If I could just stop talking to God, I would probably be a good atheist today. I lost my faith repeatedly in early adulthood, or so I thought. Raised evangelical, by my sophomore year of college Humpty-Jesus had fallen apart, and all the C.S. Lewis in the world could not put him back together again.
I’d believe again briefly, for a stint, but then I’d go to church or read the Bible and realize that no, huh-uh, I had just been fooling myself: This stuff was bunk. Jesus did not walk on water. Moses never parted the Red Sea. Mary never found herself angelically pregnant because these things do not happen. If they do not happen, then Christianity is pretend, and I’m free to get on with reality.
And so I’d get on—or try to. But something kept bubbling up within me, unconsciously, irresistibly, like an acid reflux of doubt. I’d be running a mountain trail or preparing a savory meal or reflecting on a conversation with a good friend, and a deep, guttural “Thank you” would burp out. I’d say a prayer of gratitude to a God whom I believed was likely not there.

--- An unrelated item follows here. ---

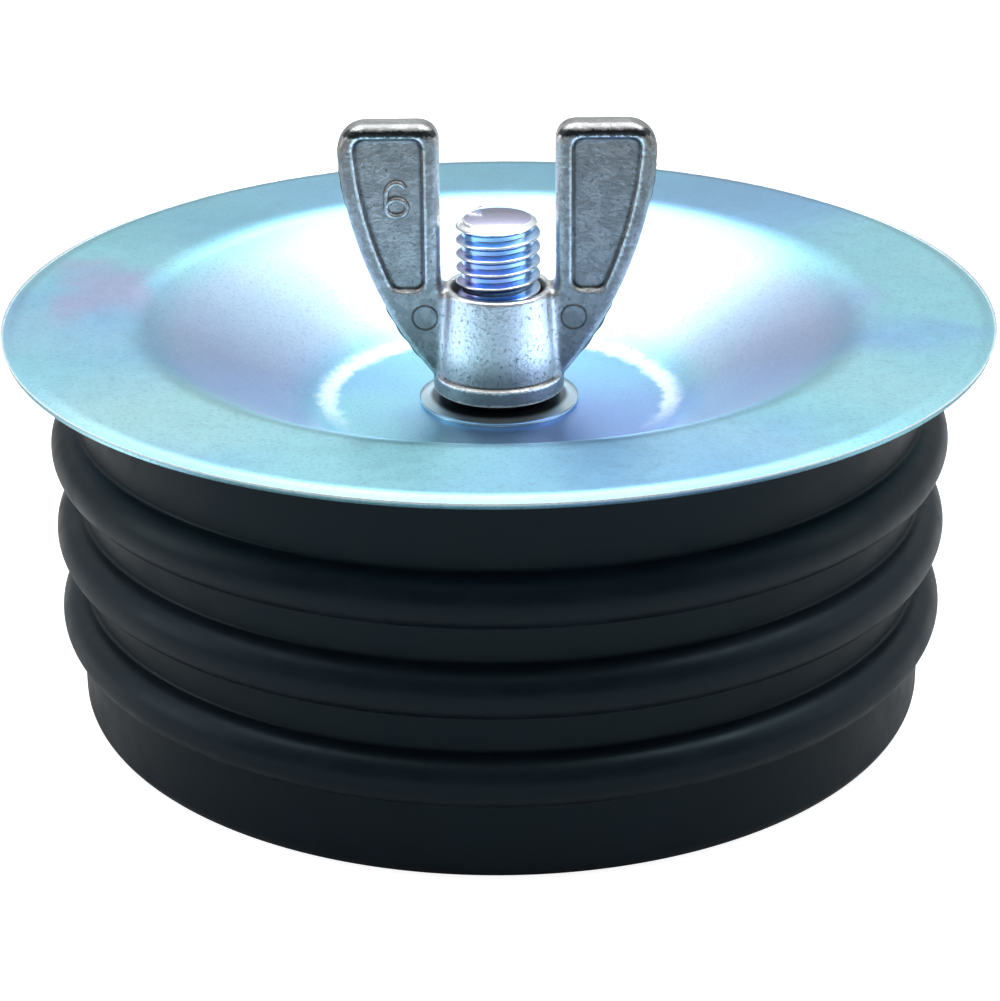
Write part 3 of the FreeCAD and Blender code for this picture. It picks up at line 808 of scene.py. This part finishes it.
def cast_zinc():
    """Satin die-cast zinc: a smooth hub with painted shade towards its foot and on its collar, cloudy
    wings, a painted dark reflection along the wings' front top edges, painted shade in the bore and
    under the collar, hollows darkened by grime and painted shade, edges lightened by rubbing and a
    painted highlight.
    """
    nut = bpy.context.scene.plug_nut
    maker = MaterialMaker("Cast zinc")
    grain = maker.group(shared("Fine grain", speckle_group), Scale=2300.0, Pit_Amount=0.6)
    fine, mottle = grain.outputs["Height"], grain.outputs["Mottle"]
    out, front, height = from_axis(maker), maker.place("Y"), maker.place("Z")
    zinc, low, high = nut.zinc, NUT_LOW.z, NUT_HIGH.z

    wing = ramp(maker, out, 0.0066, 0.0076)
    cloud = maker.math("MULTIPLY", ramp(maker, mottle, 0.45, 0.55), wing)
    # Painted shade: the hub darkens towards its foot, and the collar darker still.
    raised = ramp(maker, height, low + 0.0032, low + 0.0070)
    hub_tone = mix(maker, raised, dimmed(zinc, 0.72), dimmed(zinc, 1.9))
    tone = mix(maker, wing, hub_tone, rgba(zinc))
    collar = ramp(maker, height, low + 0.0030, low + 0.0026)
    tone = mix(maker, collar, tone, dimmed(zinc, 0.72))
    sandy = maker.math("MULTIPLY", ramp(maker, grain.outputs["Grain"], 0.48, 0.70), 0.5)
    tone = mix(maker, sandy, tone, dimmed(zinc, 0.45))
    tone = mix(maker, cloud, tone, dimmed(zinc, 0.76))
    pitted = mix(maker, grain.outputs["Pits"], tone, (0.05, 0.06, 0.065, 1))

    # Painted shade, nearly black, down the bore and in the gap under the collar.
    bore = maker.math("MULTIPLY", ramp(maker, out, 0.0057, 0.0051), 0.9)
    gap = maker.math("MULTIPLY", ramp(maker, height, low + 0.00095, low + 0.0007), 0.95)
    # Painted dark reflection in a ragged band along the front of the wings' top edges.
    uneven = maker.math("MULTIPLY", maker.math("SUBTRACT", fine, 0.4), 0.0009)
    level = maker.math("ADD", height, uneven)
    dark_edge_reflection = ramp(maker, level, high - 0.0014, high - 0.0011)
    dark_edge_reflection = maker.math("MULTIPLY", dark_edge_reflection, ramp(maker, level, high - 0.0004, high - 0.0006))
    dark_edge_reflection = maker.math("MULTIPLY", dark_edge_reflection, ramp(maker, front, -0.0006, -0.0012))
    dark = maker.math("MAXIMUM", bore, gap)
    dark = maker.math("MAXIMUM", dark, maker.math("MULTIPLY", dark_edge_reflection, 0.92))
    pitted = mix(maker, dark, pitted, (0.012, 0.015, 0.018, 1))

    # Relief from the casting and its strokes: hollows darken as grime and painted shade, bulges and
    # edges lighten as rubbing and a painted highlight, except on the painted darks.
    relief = maker.node("ShaderNodeAttribute", attribute_name="relief").outputs["Fac"]
    hollow = maker.math("MULTIPLY", ramp(maker, relief, 0.10, 0.75), 0.9)
    grimy_and_shaded = mix(maker, hollow, pitted, (0.02, 0.025, 0.03, 1))
    worn_and_highlit = ramp(maker, maker.math("ADD", relief, maker.math("SUBTRACT", fine, 0.4)), -0.20, -0.80)
    clean = maker.math("SUBTRACT", 0.85, maker.math("MULTIPLY", dark, 0.85))
    worn_and_highlit = maker.math("MULTIPLY", worn_and_highlit, clean)
    bright = mix(maker, worn_and_highlit, grimy_and_shaded, (0.86, 0.89, 0.90, 1))
    rough = maker.math("ADD", maker.math("MULTIPLY", wing, 0.05), 0.33)
    maker.set(Base_Color=bright, Metallic=1.0, Roughness=rough)
    maker.bump(fine, 0.8, 0.00010)
    return maker.material


def moulded_rubber():
    """Matt black rubber with a fine mould texture and a few specks of dust."""
    ring = bpy.context.scene.plug_ring
    maker = MaterialMaker("Moulded rubber")
    grain = maker.group(shared("Fine grain", speckle_group), Scale=700.0, Pit_Amount=0.0)
    dust = maker.group(shared("Dust specks", dust_group), Scale=330.0, Amount=0.012)
    cloud = ramp(maker, grain.outputs["Mottle"], 0.35, 0.65)
    tone = mix(maker, cloud, dimmed(ring.black, 0.8), rgba(ring.black))
    dusty = mix(maker, dust.outputs["Mask"], tone, (0.45, 0.47, 0.48, 1))
    rough = maker.math("ADD", maker.math("MULTIPLY", cloud, 0.10), 0.36)
    maker.set(Base_Color=dusty, Roughness=rough, Specular_IOR_Level=0.18,
              Specular_Tint=(0.62, 0.90, 1.0, 1))
    maker.bump(grain.outputs["Height"], 0.15, 0.00012)
    return maker.material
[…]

Those were the good times. But prayer happened in the hard times, too. Maybe I was out of money. Or bemoaning some pain caused by my dad. Or terrified at the thought of building a career. Scared of losing my mom. Whatever the hard thing was—in times like these, prayer came as an instinct, an annoying nudge of the soul. I was sorry for it, because it felt like a betrayal of my skepticism. But no matter what I thought about God—which was that he was a figment of our feeble, ancient-addled imaginations—I’d find myself praying. Praying for comfort, praying for insight, praying for peace. Praying like some kind of believer.
And so I was. Over time, I came to terms with the fact that I believed. Like it or not, I was never going to shake this faith thing. I just had to figure out how to live with it, in large part because I so depended on the habit of prayer. Prayer was a good thing, a healthy thing and for me, a necessary thing.
It just felt right. Not always—sometimes prayer would leave me cold. But often enough, prayer had this uncanny knack of putting my interior world to rights.
So I committed to a daily prayer practice. I learned to use the Book of Common Prayer. I practiced silence. I prayed the Psalms. I prayed the Lord’s Prayer slowly, a phrase at a time. I kept a list of friends who needed help of some kind and prayed for them on the daily.
Mostly I did this because the more I did it, the more I accumulated evidence that prayer made my life run a whole lot better. Sometimes I’d go a week or so without praying, but inevitably prayerlessness would leave me feeling unmoored, irritable, more self-consumed, less self-content. Eventually, I’d give in and drop to my knees, go to the woods or stop by a random chapel in town. I’d talk to God again, and most every time I did (not every time, but most every time), prayer would reorient me.
I gained focus. I gained clarity and confidence. I was more mindful of others, less self-consumed. I unclenched, somehow, whatever I was holding onto, and moved through my days with more ease of heart and mind.
I stopped worrying about whether this practice was intellectually defensible. I did it because it needed to
be done.
My mother is probably to blame for my prayer problem. She taught me and my sister prayer the way she taught us speech—by just doing it all the time and letting osmosis do its thing. My mom emitted prayer. She would talk to us and God at the same time—you’d say, “It’s going to rain tomorrow,” and she’d respond, “Oh, thank you, Jesus.” Mom praying is the first thing I saw each morning: the most indelible image of my childhood is her sitting at the kitchen table with her head down.
For some people, perhaps, praying parents can be oppressive, but my mom had a way of praying constantly while wearing it lightly. It wasn’t an affront; it wasn’t even an invitation. It was just her finding her way by talking to God. Because of my troubled dad, our home could be a hard place, but mom made every day softer, and seeing her pray opened the possibility that things might be about to get better.
Prayer made that possibility feel constant, even when it was distant.
Still, you can’t blame your parents for everything. At some point, I embraced prayer for myself. I have only myself to blame for the fact that I’m a pray-er today.
I could have resisted the impulse, I suppose. I didn’t really want to believe in God. But if you’re going to pray anyway, you might as well get past those doubts, and believe.